Isaiah’s teacher e-mailed me to tell me that since I was clearly frustrated, perhaps I should stop tutoring him. I responded by telling her that I was fine, but I was concerned for Isaiah’s academic career. Fortunately, she decided to call me and during our conversation, she and I agreed that if Isaiah’s mother agreed, perhaps it would be better if I evolved my relationship with Isaiah into that of an after-school mentor. His teacher agreed to ask his mother, and his mother agreed.
Sadly, the third grader’s teacher took great offense at my simple request and rather than simply acknowledge her oversight, she ended my tutoring relationship with him. I contacted the principal who agreed to let me meet with with the third grader in the office to say good-bye to him. I hope he gets the help he needs from someone else.
Yesterday, Isaiah completed 5th grade and there was a lovely graduation ceremony that his mother and I both attended. The week before, Isaiah had been very concerned that he look good at graduation, and he showed me his unlaced shoes that were a size to small, and wondered if we could go shoe shopping so he would have nice shoes that fit him during graduation. While I regularly take Isaiah out for a meal and often take him to the movies, sign him up to play on a basketball team, have fun playing laser tag or at the trampoline gym, buying a new pair of shoes felt like something I should share with his mother. So, after he found a reasonably priced pair of shoes he liked, I told him that I would contact his mother to see if she would be willing to split the cost. After shoe shopping we went to Rockin’ Jump the local trampoline gym, which he loves.
Over the weekend, Isaiah called me to see if he could help me in my garden. Gardening at his neighbors’ homes is something he has done to earn money in the past and although I was willing to have him do some gardening for me, I was out of town last weekend so that was not feasible.
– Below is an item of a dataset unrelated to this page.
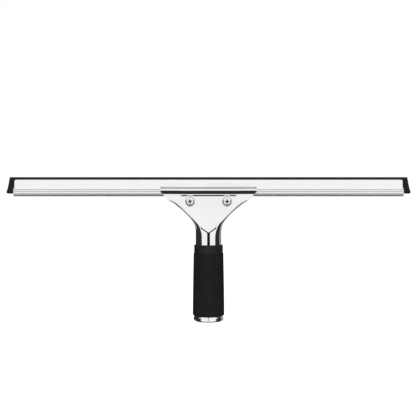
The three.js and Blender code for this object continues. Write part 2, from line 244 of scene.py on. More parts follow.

Since I had not heard back from his mother about splitting the cost of his new shoes, I contacted her to see if she would prefer if Isaiah earned half the cost of the shoes by gardening for me, and she thought that was an “awesome” idea.
Normally, I mentor Isaiah once a week, but since Isaiah needed the new shoes before graduation, and we had already agreed that after attending graduation, I would take him to see a movie to celebrate, I agreed to pick him up after school on Tuesday so we could buy the shoes. Afterwards, he came back to my house to do some weeding in my yard.
After graduation, the kids and their parents were invited to a reception in the school cafeteria to enjoy cake and lemonade. When Isaiah was ready to go, I suggested that he say good-bye to his teacher, so we both approached her. She gave us both hugs and whispered to me, “Please stick with him.” I promised her that I planned to do so.
Earlier in the year, I asked Isaiah what he planned to do over the summer. He responded with a smile and said, “spend more time with you.” As my mentoring is not organized by anyone other than me, Isaiah, and his mother, we will evolve our relationship in a way that makes sense for all 3 of us. He will attend summer school to hopefully get the math help that he needs and I will continue to take him for meals and other fun outings once a week.
My work as a civil rights attorney has given me many opportunities to resolve civil rights violations on both an individual and systemic level. But engaging as a mentor has opened my eyes to the reality that real change begins with personal relationships. I hope I am helping Isaiah see a bigger world and live a successful fulfilling life. It is clear that he also has my back. As we were driving from the movie yesterday, I changed lanes without checking my blind spot, but Isaiah was looking and shouted out that there was a car there, and fortunately helped me avoid an accident. Our relationship is mutual. we help each other. Indeed, that is as it should be. I look forward to growing that relationship with him for as long as he is willing.